Sementara itu, Produk Domestik Bruto (PDB) perikanan pada triwulan III tahun 2018, mencapai nilai Rp59,98 triliun. Angka ini meningkat jika dibandingkan dengan periode yang sama pada 2017 senilai Rp57,84 triliun. Meski terjadi perlambatan pertumbuhan PDB dari 6,85 persen di triwulan III tahun 2017 menjadi 3,71 persen di triwulan III 2018, PDB perikanan mengalami peningkatan di setiap kuartal, begitu pula dengan jumlah produksi perikanan.
Susi mengatakan, berkat ketegasan Indonesia dalam memberantas IUU Fishing selama ini, neraca dagang perikanan Indonesia menjadi nomor satu di Asia Tenggara dan Indonesia menjadi negara penyuplai ekspor tuna terbesar di dunia.
“Sekarang ini tuna Indonesia sudah menjadi nomor satu di dunia. Produksi ekspor Indonesia ini nomor dua yang masuk ke pasar Eropa. Ini satu hal luar biasa yang jika dinilai dengan uang pun nilainya bisa mencapai miliaran dolar. Nilai tukar nelayan juga naik lebih dari 10 persen dalam empat tahun ini. Kalau dihitung secara bisnis, bisnis perang melawan pencuri ikan itu adalah bisnis yang sangat menguntungkan untuk negara,” kata Susi.

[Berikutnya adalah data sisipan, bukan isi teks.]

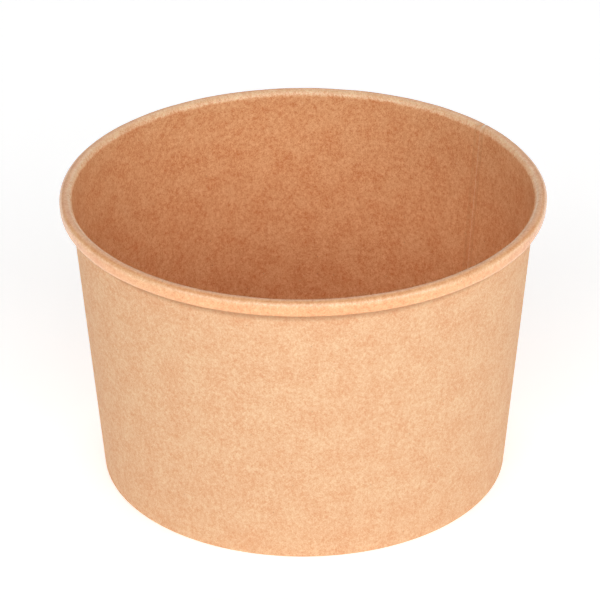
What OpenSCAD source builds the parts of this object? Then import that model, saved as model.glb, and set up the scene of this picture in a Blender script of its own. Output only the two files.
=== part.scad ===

BACA JUGA: Menteri Susi Minta Penenggelaman Kapal Dipertahankan dalam UU Perikanan
Dari pencapaian-pencapaian ini, Susi menilai bahwa wacana pelelangan kapal eks ikan asing bukan solusi yang tepat untuk mengatasi permasalahan IUU Fishing di Indonesia. “Kalo ikan dilelang oke. Tapi kalau kapal yang dilelang, kita jual lagi dan dijadikan alat mencuri lagi, akhirnya kita tangkap lagi untuk kedua kali, apa mau jadi dagelan negeri kita?” katanya.
Hal itu mengacu pada sejumlah kejadian di mana beberapa kapal yang melanggar hukum dan dilelang, digunakan kembali untuk menangkap ikan secara ilegal di perairan Indonesia. Oleh karena itu, menurutnya pemerintah tidak boleh ragu dan harus bersikap tegas untuk memberikan efek jera pada para pelaku dengan memusnahkan kapal tersebut.
“Tapi persoalannya kadang-kadang kita ragu, kita tidak confident. Baru dua tahun, oh kenapa enggak dilelang? Kenapa enggak sayang itu barang ditenggelamkan sedangkan itu (kapal) harga Rp 10 miliar, kalau dilelang Rp 1 miliar? Sementara (ikan) yang dicuri satu trip saja dia dapet Rp 3 miliar. Kamu sayang enggak sama ikan kita? Itu sumber daya ekonomi kita,” katanya.